Records with modeling code
'''

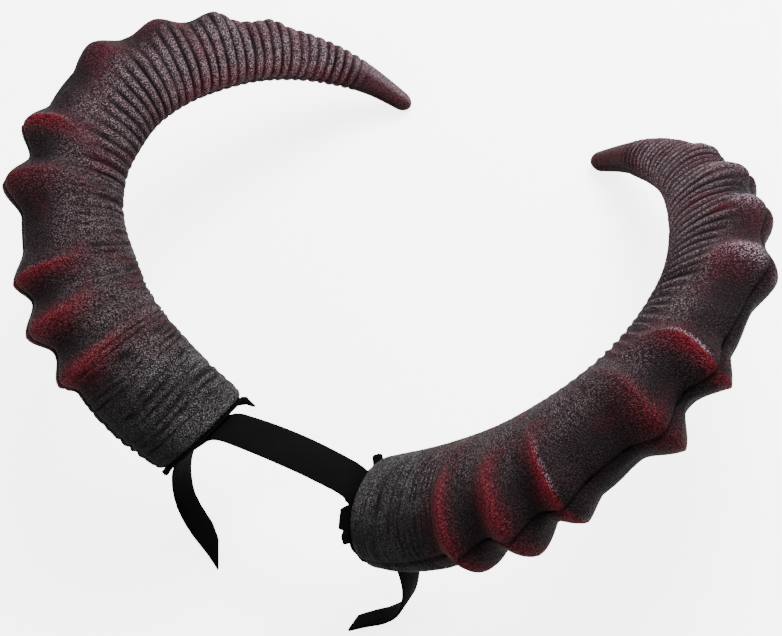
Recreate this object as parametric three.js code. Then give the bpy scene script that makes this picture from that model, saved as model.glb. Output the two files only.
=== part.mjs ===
// Ibex horn headband: two curled foam horns on a fabric covered hoop.
// Millimetres and degrees. It is built as worn, with the hoop upright in the XZ plane, the wearer
// facing -Y and the horns curling back towards +Y, and is then laid down so that the two ends of
// the hoop and the two horn tips touch the table at z = 0.

import * as THREE from 'three';

// Horns: each is pressed from foam sheet in two halves that meet in the plane of the curl
const HORN_LENGTH = 576;       // along the middle line, from the base to the tip
const HORN_BASE_WIDTH = 85;    // across the base, in the plane of the curl
const HORN_BASE_DEPTH = 60;    // across the base, square to that plane
const HORN_CURL = 164;         // how far the middle line turns from the base to the tip
const HORN_WALL = 3;           // thickness of the foam
const TIP_ROUND = 9;           // length of the rounded end
const TIP_SOLID = 22;          // foam between the end of the hollow and the tip
const SEAM_GAP = 0.3;          // between the two halves
const KNOB_HEIGHT = 15;        // the tallest knob, over the horn beside it
const KNOB_TOP = 16;           // how far round from the seam a knob keeps its full height
const KNOB_REACH = 120;        // how far round from the seam a knob still shows
const SECTION_POWER = 2.15;    // 2 is an ellipse, more is squarer

// Hoop: one strip that narrows towards its two ends, which are cut square
const BAND_WIDTH = 31.5;       // at the crown
const BAND_END_WIDTH = 16;
const BAND_TAPER = 1.6;        // 1 narrows evenly, more keeps the width for longer
const BAND_THICKNESS = 2.4;
const HOOP_SEAT = 34;          // straight stretch under each horn
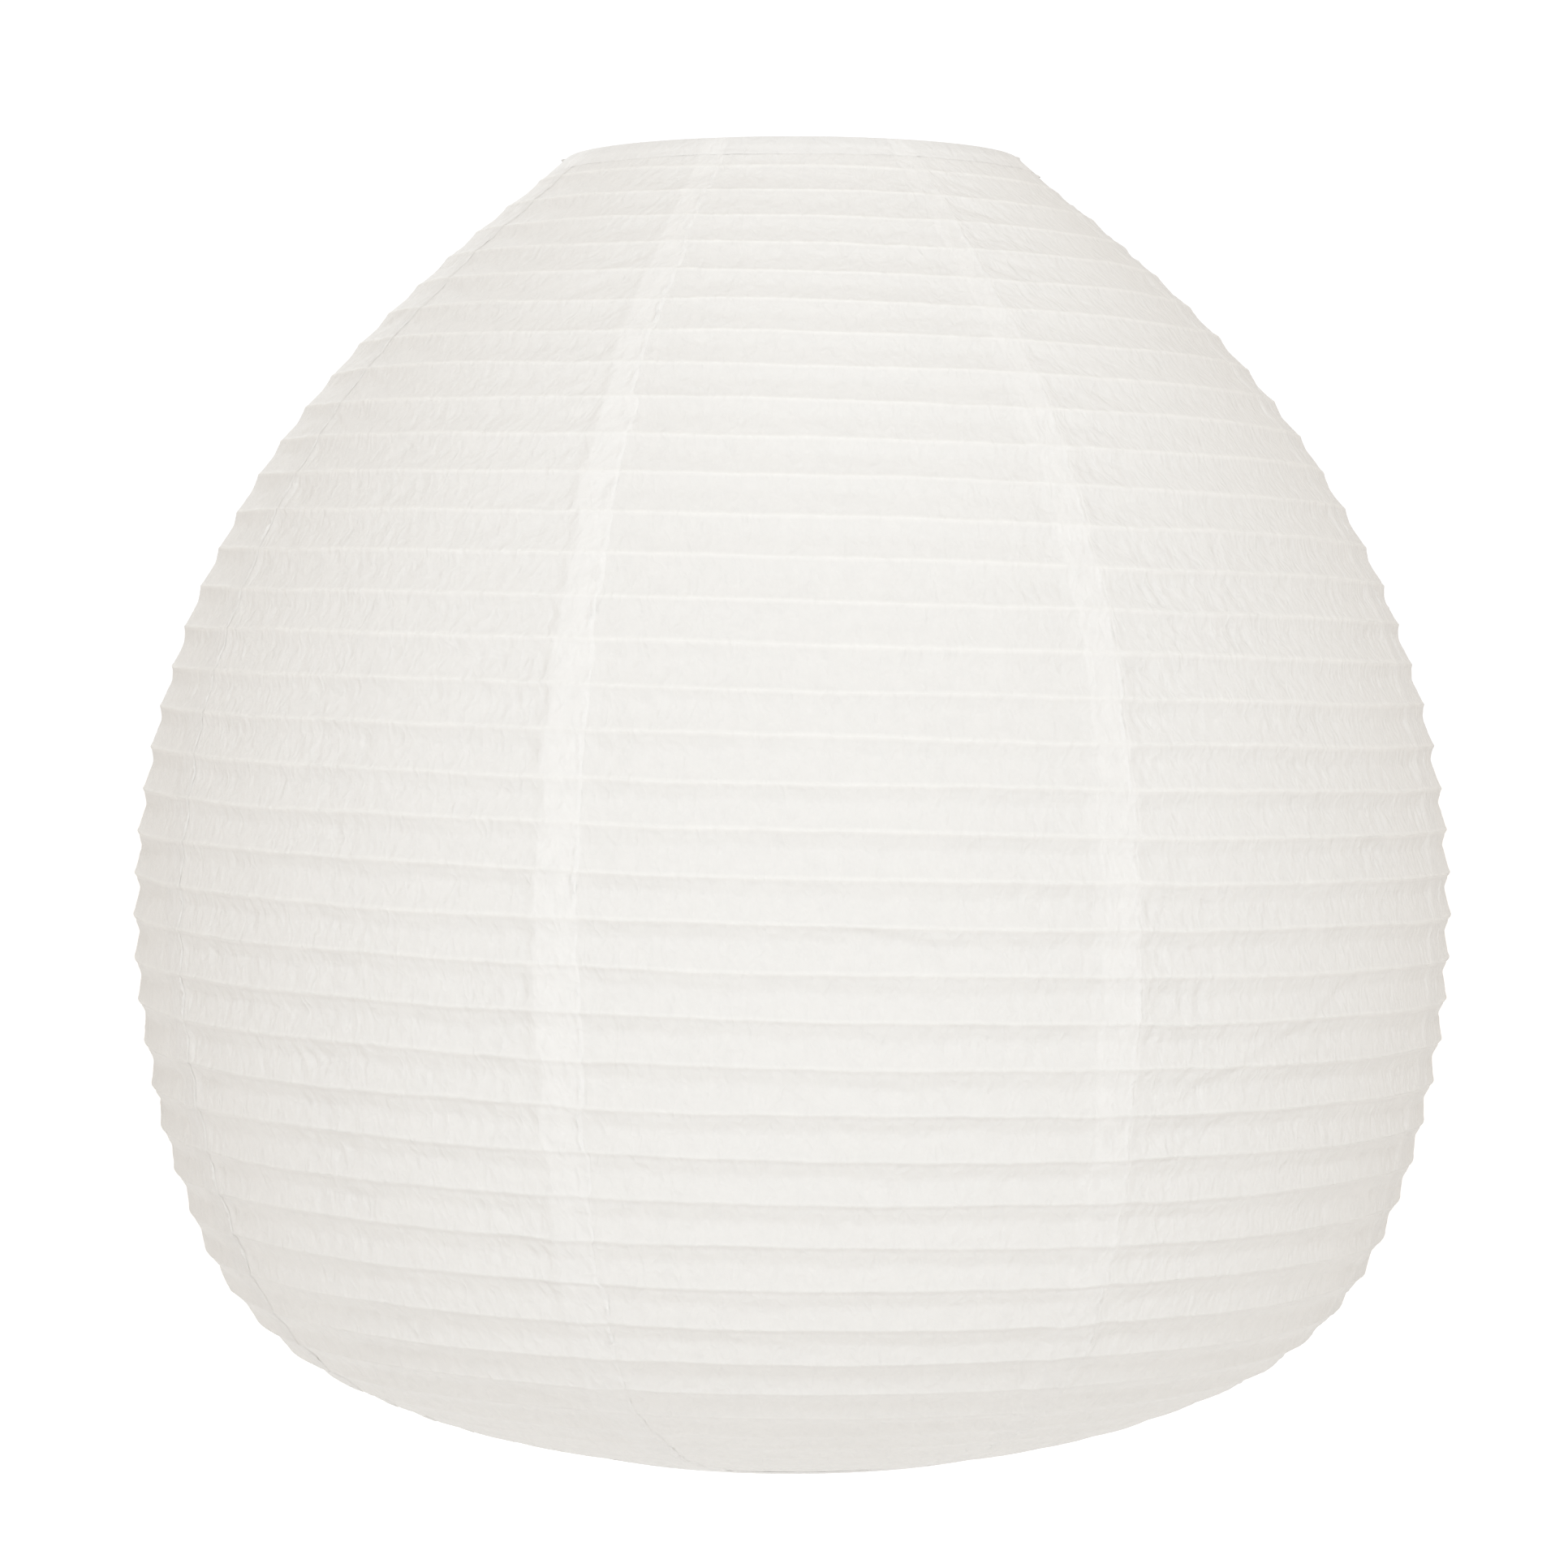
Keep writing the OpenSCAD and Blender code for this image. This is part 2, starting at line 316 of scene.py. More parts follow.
def crinkles(number, across, s, u, share, room):
    """Fine folds in a gore's paper. across is the distance from the gore's
    middle, share the same from -1 to 1, and room is 1 between the ribs and 0
    on them."""
    band = np.floor(u)
    k = number * 31.7
    wide = across / MM
    down = s / MM
    patchy = 0.55 + 0.75 * noise(wide / 60 + k, down / 75 + k, 40)
    patchy = np.clip(patchy, 0.12, 1.3)
    drift = 1.5 * noise(wide / 30 + k, down / 23 + band * 5.3, 41)
    upright = folds((wide + drift * 4) / 8.5 + k, down / 15 + band * 9.7, 42) * 1.0
    upright = upright + folds((wide - drift * 3) / 5.6 - k, down / 8.5 + band * 3.1, 43) * 0.85
    # Oblique folds that fan out from the gore's upper corners
    lean = np.sqrt(share ** 2 + 0.02)
    fan = smooth(s, 0.005, 0.03) * (1 - 0.85 * smooth(s, 0.16, 0.36)) * smooth(lean, 0.2, 0.75)
    along = 0.37 * down - 0.93 * np.abs(wide)
    over = 0.93 * down + 0.37 * np.abs(wide)
    oblique = folds(over / 5.5 + k, along / 42 - k, 44) * 0.62 * fan
    oblique = oblique + folds(over / 9.5 - k, along / 60 + k, 45) * 0.85 * fan
    # Small folds in all directions
    loose = folds((wide + 0.7 * down) / 6.3 + k, (down - 0.7 * wide) / 21 + k, 46) * 0.50
    loose = loose + folds((wide - 0.8 * down) / 5.1 - k, (down + 0.8 * wide) / 17 + k, 47) * 0.42
    fine = noise(wide / 3.4 + k, down / 3.8 - k, 48) * 0.035
    low = 1 - smooth(s, 0.10, 0.26)
    total = upright * room * patchy * (1 - 0.6 * low) + oblique * (0.35 + 0.65 * room)
    total = total + loose * room * patchy * (1 - 0.65 * low)
    return MM * CRUMPLED[number - 1] * (total + fine)


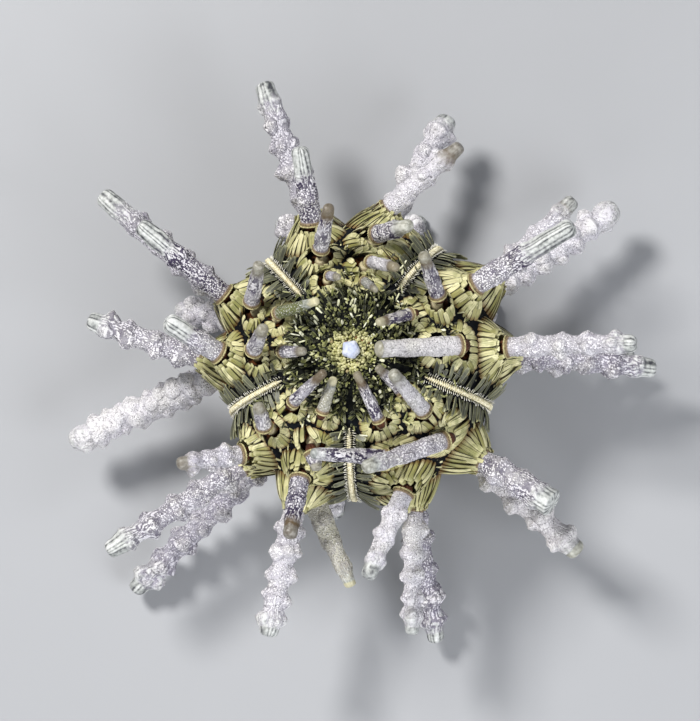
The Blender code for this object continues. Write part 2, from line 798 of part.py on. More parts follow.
def paint(node, colour_name):
    material = bpy.data.materials.get(colour_name)
    if material is None:
        material = bpy.data.materials.new(colour_name)
        material.use_nodes = True
        colour, roughness = COLOURS[colour_name]
        shader = material.node_tree.nodes["Principled BSDF"]
        shader.inputs["Base Color"].default_value = (*colour, 1.0)
        shader.inputs["Roughness"].default_value = roughness
    node.data.materials.clear()
    node.data.materials.append(material)


def main():
    for thing in list(bpy.data.objects):
        bpy.data.objects.remove(thing)
    spines = all_spines()
    draw = random.Random(SEED + 1)
    crowd = Crowd()
    for spine in spines:
        crowd.add(spine.node, spine.foot, spine.joint, spine.radius)
        crowd.add(spine.node, spine.joint, spine.tip, spine.radius * (1.0 + KNOB_SHARE))
    nodes = []

    def keep(node, colour_name):
        paint(node, colour_name)
        nodes.append(node)

    for zone in range(ZONES):
        for column in range(2):
            pieces = []
            for spine in spines:
                if spine.zone_column == (zone, column):
                    pieces.append(spine.mesh())
                    pieces += socket_blades(spine, crowd, draw)
            keep(fused(column_name(zone, column), column_wedge(zone, column), pieces), "spine_zone")
        blades = foot_zone_blades(zone, crowd, draw)
        keep(fused(foot_zone_name(zone), foot_zone_wedge(zone), blades), "foot_zone")
    keep(fused("apical_disc", apical_disc(), disc_blades(crowd, draw)), "apical_disc")
    keep(fused("periproct", periproct(), []), "periproct")
    keep(fused("anal_nub", anal_nub(), []), "anal_nub")
    keep(fused("peristome", peristome(), []), "peristome")
    base, pieces = teeth()
    keep(fused("teeth", base, pieces), "teeth")
    settle(nodes)


if __name__ == "__main__":
    main()
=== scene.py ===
import math
import random

import bmesh
import bpy
import numpy as np
from mathutils import Matrix, Vector


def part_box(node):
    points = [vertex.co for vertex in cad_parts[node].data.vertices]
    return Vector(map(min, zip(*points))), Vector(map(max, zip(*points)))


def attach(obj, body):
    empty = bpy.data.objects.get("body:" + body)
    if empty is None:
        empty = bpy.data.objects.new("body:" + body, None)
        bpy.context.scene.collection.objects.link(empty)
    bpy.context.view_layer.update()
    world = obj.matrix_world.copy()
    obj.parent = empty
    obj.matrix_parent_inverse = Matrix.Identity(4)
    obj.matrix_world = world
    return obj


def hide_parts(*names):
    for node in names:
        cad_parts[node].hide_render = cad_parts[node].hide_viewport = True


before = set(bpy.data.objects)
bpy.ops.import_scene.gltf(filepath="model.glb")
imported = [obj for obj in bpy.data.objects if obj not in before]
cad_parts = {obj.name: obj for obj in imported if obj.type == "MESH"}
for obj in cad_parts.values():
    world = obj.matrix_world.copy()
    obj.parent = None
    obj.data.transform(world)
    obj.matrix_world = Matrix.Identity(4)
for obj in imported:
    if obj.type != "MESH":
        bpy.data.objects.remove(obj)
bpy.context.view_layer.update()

# Shapes are worked out in millimetres about the shell's axis, with the floor at zero, and
# each finished mesh is then put in the frame. The nub stands on the axis.
mm = 0.001
up = np.array([0.0, 0.0, 1.0])
nubLow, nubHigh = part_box("anal_nub")
axis = (nubLow + nubHigh) / 2.0
toFrame = Matrix.Translation((axis.x, axis.y, 0.0)) @ Matrix.Scale(mm, 4)

shell = dict(
    radius=20.0,
    halfHeight=12.5,
    centre=19.6,
    discPolar=26.0,
    mouthPolar=156.0,
    zones=5,
    footZones=(54.0, 132.0, 201.5, 267.5, 340.0),
    footBand=7.0,
    columns=((3.5, 30.0), (82.0, 109.0), (155.0, 180.0), (221.0, 245.0), (291.5, 319.5)),
)
zoneLetters = "ab"


# Directions and places on the shell, for one angle or an array of them
def unit(vectors):
    return vectors / np.maximum(np.linalg.norm(vectors, axis=-1, keepdims=True), 1e-9)


def spread(values):
    return np.expand_dims(np.asarray(values, float), -1)


def rise(values, start, width):  # 0 up to start, then evenly up to 1 over this width
    return np.clip((values - start) / width, 0.0, 1.0)


def signedPower(values, power):
    return np.sign(values) * np.abs(values) ** power


def heading(azimuth):
    turn = np.radians(azimuth)
    return np.stack([np.cos(turn), np.sin(turn), np.zeros_like(turn)], axis=-1)


def aim(azimuth, lift):
    turn = np.radians(lift)
    return heading(azimuth) * spread(np.cos(turn)) + up * spread(np.sin(turn))


def turnFrom(middle, azimuth):  # degrees from middle to azimuth, the short way round
    return (azimuth - middle + 180.0) % 360.0 - 180.0


def rimAt(polar):  # the shell's radius there
    return shell["radius"] * np.sin(np.radians(polar))


def onShell(polar, azimuth):  # the point there, and the way that the shell faces
    out = heading(azimuth)
    radius = spread(rimAt(polar))
    height = spread(shell["halfHeight"] * np.cos(np.radians(polar)))
    normal = unit(out * radius / shell["radius"] ** 2 + up * height / shell["halfHeight"] ** 2)
    return out * radius + up * (height + shell["centre"]), normal


def shellMap(polar, azimuth):
    return np.stack([np.mod(azimuth, 360.0) / 360.0, 1.0 - np.asarray(polar) / 180.0], axis=-1)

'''

- _What the task requires_
Exactly reproduce the stretch from the line with "cad_parts[node].hide_render = cad_parts[node].hide_viewport" through the line with "np.sin(turn), np.zeros_like(turn)], axis=-1)", including both ends and nothing else.

- _Response for this exercise_
        cad_parts[node].hide_render = cad_parts[node].hide_viewport = True


before = set(bpy.data.objects)
bpy.ops.import_scene.gltf(filepath="model.glb")
imported = [obj for obj in bpy.data.objects if obj not in before]
cad_parts = {obj.name: obj for obj in imported if obj.type == "MESH"}
for obj in cad_parts.values():
    world = obj.matrix_world.copy()
    obj.parent = None
    obj.data.transform(world)
    obj.matrix_world = Matrix.Identity(4)
for obj in imported:
    if obj.type != "MESH":
        bpy.data.objects.remove(obj)
bpy.context.view_layer.update()

# Shapes are worked out in millimetres about the shell's axis, with the floor at zero, and
# each finished mesh is then put in the frame. The nub stands on the axis.
mm = 0.001
up = np.array([0.0, 0.0, 1.0])
nubLow, nubHigh = part_box("anal_nub")
axis = (nubLow + nubHigh) / 2.0
toFrame = Matrix.Translation((axis.x, axis.y, 0.0)) @ Matrix.Scale(mm, 4)

shell = dict(
    radius=20.0,
    halfHeight=12.5,
    centre=19.6,
    discPolar=26.0,
    mouthPolar=156.0,
    zones=5,
    footZones=(54.0, 132.0, 201.5, 267.5, 340.0),
    footBand=7.0,
    columns=((3.5, 30.0), (82.0, 109.0), (155.0, 180.0), (221.0, 245.0), (291.5, 319.5)),
)
zoneLetters = "ab"


# Directions and places on the shell, for one angle or an array of them
def unit(vectors):
    return vectors / np.maximum(np.linalg.norm(vectors, axis=-1, keepdims=True), 1e-9)


def spread(values):
    return np.expand_dims(np.asarray(values, float), -1)


def rise(values, start, width):  # 0 up to start, then evenly up to 1 over this width
    return np.clip((values - start) / width, 0.0, 1.0)


def signedPower(values, power):
    return np.sign(values) * np.abs(values) ** power


def heading(azimuth):
    turn = np.radians(azimuth)
    return np.stack([np.cos(turn), np.sin(turn), np.zeros_like(turn)], axis=-1)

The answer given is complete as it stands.